Perhaps it was the very nature of the initiative led us to this choice of study. While Carnegie Nexus is not a program in exile, it is migratory: it has no rooted home/museum or exhibition space or collections in its possession. It is a community however—in the deep sense of that term. The fellows that compose its direction understand that we are nomadic or rhizomatic in essence, and that we hope to find hospitality in our future endeavors. That brings me to a key driver that shaped our curation of this series: the custom, the philosophy, the ancient virtue of hospitality. At its core, it draws a border between host and guest, inside and out, self and other, citizen and stranger. And so, migration could only be understood as fundamental to the human condition. We are, if nothing else, migrants of time: marked by our border passages and those of others. We are the sum of our encounters; refugees of our transformations.

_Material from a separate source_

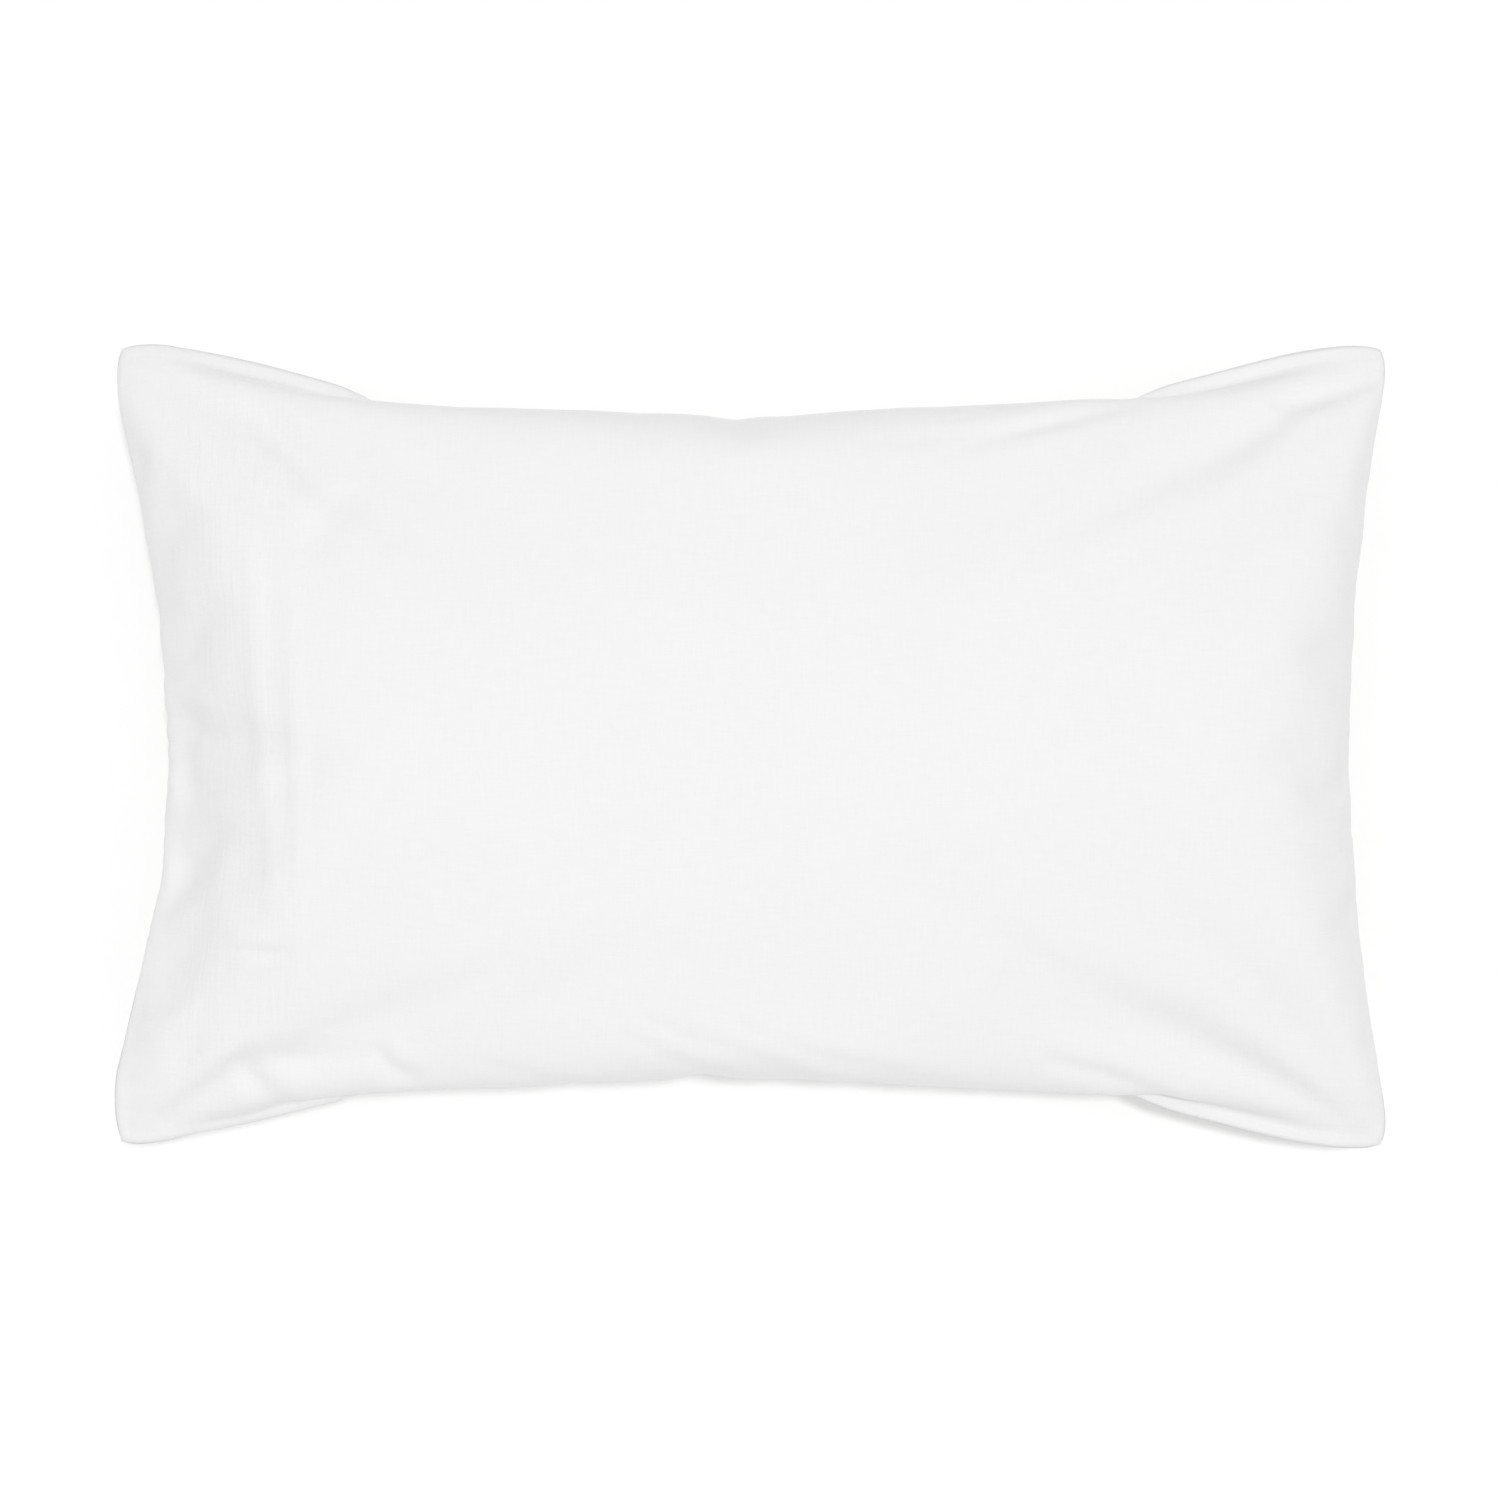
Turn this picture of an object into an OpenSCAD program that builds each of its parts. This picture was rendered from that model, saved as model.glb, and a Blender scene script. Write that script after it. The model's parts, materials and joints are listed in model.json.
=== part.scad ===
// Bed pillow: a filled insert inside a white cotton case that zips shut along one short end.
// The pillow lies flat on its back panel. X runs along its length and the zip is at the -X end.

/* [Pillowcase] */
// Length of the filled case between its corners, before their tips are rounded
case_l = 748; // [600:4:900]
// Width of the filled case between its corners, before their tips are rounded
case_w = 474; // [380:2:560]
// Height of the filled pillow above the surface that it lies on
pillow_h = 180; // [150:5:220]
// How far the zipped end is drawn in at its middle
zip_end_draw = 40; // [22:1:48]
// How far the closed end is drawn in at its middle
closed_end_draw = 29; // [18:1:45]
// How far each long side is drawn in along its middle
side_draw = 42; // [20:1:55]
// Height of the case's seam above the surface that it lies on
seam_z = 84; // [64:1:95]
// Thickness of the case's cloth
case_t = 0.6; // [0.4:0.1:1.2]
// Width of the overlocked seam allowance inside the case
seam_w = 9; // [6:0.5:12]

/* [Insert] */
// Space between the filled insert and the case at the closed end and the long sides
insert_gap = 12; // [11:0.5:18]
// Empty case between the zipped end and the filled insert
slack_l = 43; // [38:1:70]
// Thickness of the insert's ticking
ticking_t = 0.5; // [0.3:0.1:1]
// Thickness of the batting laid round the loose fill
batting_t = 14; // [8:1:20]
// Diameter of the piping in the insert's seam
piping_d = 4; // [3:0.5:6]

/* [Zip] */
// Length of the zip's chain along the end seam
zip_l = 356; // [200:4:380]
// Width of each zip tape
tape_w = 9; // [7:0.5:12]
// Thickness of the tapes
tape_t = 0.5; // [0.3:0.1:0.6]
// Width of the two closed coils together
chain_w = 3; // [2.5:0.1:4]
// Thickness of the coils
chain_t = 2; // [1.6:0.1:2.4]
// Width of the slider across the chain
slider_w = 7; // [6.4:0.1:9]
// Length of the slider along the chain
slider_l = 9; // [8:0.5:12]
// Thickness of the slider's two plates
slider_plate = 0.8; // [0.6:0.1:1.2]
// Length of the pull tab below its eye
pull_l = 17; // [10:1:24]
// Width of the pull tab
pull_w = 5; // [4.4:0.1:6.5]
// Thickness of the pull tab
pull_t = 0.9; // [0.7:0.1:1]

/* [Labels] */
// Width of the care label in the case's end seam
care_label_w = 32; // [20:1:45]
// Width of the fibre content label in the insert's end seam
fibre_label_w = 46; // [30:1:60]
// Thickness of both labels, folded double
label_t = 0.4; // [0.3:0.1:0.6]

/* [Hidden] */

// Clearance between two pieces of cloth that lie on each other
ply_gap = 0.05;
// Clearances between neighbouring layers of the stuffed body, of cloth and of fill
layer_gap = 0.6;
fill_gap = 1.2;
// Clearance between the slider and what it runs on, past its ends at rest, and beside the back's hem
run_gap = 0.2;
rest_gap = 0.5;
back_gap = 1;

// How sharp the corner tips are: a higher number rounds them over less of the edge
tip_power = 16;
// Facets of a full turn: of the end's arc, of the pull tab's pin and of its rounded tip
arc_sides = 200;
pin_sides = 32;
tab_sides = 48;
// Fullness of the stuffed shape along its length, along its width, and at its edges
crown_l = 3.4;
crown_w = 2.6;
crown_edge = 0.6;
// How far the back would hang below the surface if nothing held it up, as a share of the seam's height
press = 0.45;

// The seam is as thick as the slider, which runs under the front panel's lip
slider_h = chain_t + 2 * run_gap + 2 * slider_plate;
lip_gap = 0.5;
chain_z = seam_z - lip_gap - slider_h / 2;
tape_top = chain_z + tape_t / 2;
tape_foot = chain_z - tape_t / 2;
seam_t = slider_h + 2 * ply_gap;
back_z = seam_z - seam_t;

// Insets from the end's edge, counted inwards, of what lies under the lip
hem_w = 6.5;
chain_at = 2 * lip_gap + tape_w + chain_w / 2;
tape_front_at = chain_at - chain_w / 2 - ply_gap - tape_w;
tape_back_at = chain_at + chain_w / 2 + ply_gap;
back_open = chain_at + slider_w / 2 + back_gap;
hem_t = seam_z - tape_top - 2 * ply_gap;

// A pad is a stuffed outline: [length, width, draw at -X, draw at +X, side draw, straight share]
case_straight = 0.4;
case_pad = [case_l, case_w, zip_end_draw, closed_end_draw, side_draw, case_straight];
// The insert is drawn in less than the case, and holds its sides straight for longer
insert_draws = 0.8;
insert_straight = 0.6;
insert_low_x = -case_l / 2 + (1 - insert_draws) * zip_end_draw + slack_l;
insert_high_x = case_l / 2 - (1 - insert_draws) * closed_end_draw - insert_gap;
insert_pad = [insert_high_x - insert_low_x,
              case_w - 2 * (1 - insert_draws) * side_draw - 2 * insert_gap,
              insert_draws * zip_end_draw, insert_draws * closed_end_draw,
              insert_draws * side_draw, insert_straight];
insert_x = (insert_low_x + insert_high_x) / 2;
// The insert's own seam lies lower than the case's
insert_drop = 12;
insert_z = seam_z - insert_drop;
insert_top = pillow_h - case_t - layer_gap;
insert_foot = case_t + layer_gap;

function within(x, low, high) = min(max(x, low), high);
function end_draw(pad, u) = u < 0 ? pad[2] : pad[3];
function end_radius(pad, u) =
    let (draw = end_draw(pad, u))
    (pow(pad[1] / 2, 2) + pow(draw, 2)) / (2 * draw);
// Half length of a pad towards the end that u is at, at the share v of its half width: a circular arc
function end_reach(pad, u, v) =
    let (r = end_radius(pad, u))
    pad[0] / 2 - end_draw(pad, u) + r - sqrt(pow(r, 2) - pow(v * pad[1] / 2, 2));
// Half width of a pad at the share u of its half length: straight, then swinging out to the corners
function side_reach(pad, u) =
    let (turn = within((abs(u) - pad[5]) / (1 - pad[5]), 0, 1))
    pad[1] / 2 - pad[4] * (1 + cos(180 * turn)) / 2;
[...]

I would like to thank with my whole “heart, liver and lungs”, as my mother used to say, the motley tribe of nine who make up Becoming Migrant: co-producer, Ben Harrison, of the Andy Warhol Museum, Steve Tonsor and Pat McShea of the Carnegie Museum of Natural History, Divya Heffley and Lulu Lippincott of the Carnegie Museum of Art, Desi Gonzalez and Amber Quick of the Andy Warhol Museum, and Charlie Legere of the department of Advancement and Community Engagement. There are many others both inside and outside the museums who are the condition of our possibility. The public is part of that—join us in April, and don’t be a stranger.